Though the vast majority of the documents obtained from DOD’s Transportation Command, among others named in the suit, are the reprinted news articles, there is one internal email dated February 17, 2006—relating to Guantánamo detainees scheduled for release—that is of particular significance to the CCR. It recommends “hold[ing] off on return flights for 45 days or so until things die down. Otherwise we are likely to have hero’s welcomes awaiting the detainees when they arrive.” The email also recommends transfer in a smaller, more discrete plane and has attached a reference to the United Nations (UN) report released around that time criticizing Guantánamo.

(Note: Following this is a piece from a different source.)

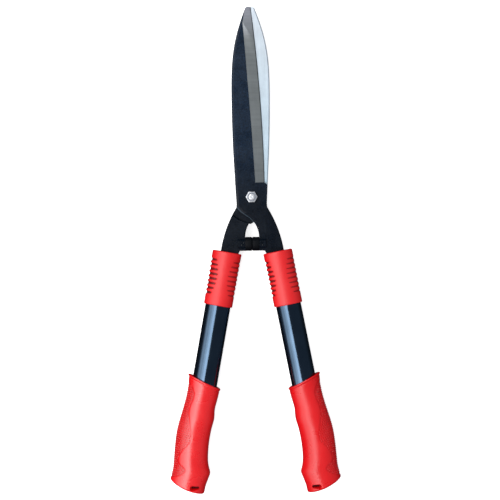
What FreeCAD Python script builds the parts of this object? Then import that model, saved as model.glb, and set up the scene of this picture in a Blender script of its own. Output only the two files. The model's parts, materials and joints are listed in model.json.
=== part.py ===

Despite filing under the FOIA, however, the groups’ efforts were undermined by heavy redactment, foot-dragging, and outright violations of the law.
“Out of thousands of pages, most of what might be of interest was redacted,” said Tom Parker, Amnesty International’s (USA) Policy Director for Counterrorism, Terrorism, and Human Rights. “While the sheer number of pages creates the appearance of transparency, it is clear this is only the tip of the iceberg and that the government agencies have not complied with spirit of President Obama’s memo on Freedom of Information Act (FOIA) requests. We call on Attorney General Eric Holder and the Obama administration to put teeth into the memo and work actively to comply with FOIA requests.”
It is telling, that throughout the years during which the fate of the suit was being deliberated in courts, these so-called ‘ghost detainees’ have been shuttled around from country to country, to avoid the legal entanglements of keeping these individuals imprisoned without due process.
As shameful as it is to hear of such gross violations being perpetrated by agents of my own country, one that is supposedly the belweather of Democracy, it will be comforting to learn that with President Obama’s change of political direction, such ‘black sites’ like Abu Ghraib and Guantanamo Bay will have finally — and forevermore — ceased to exist. But as long as the left hand does not know what the right is up to, groups like Amnesty International and CCR will not be among those providing contingent for the global unemployment queues.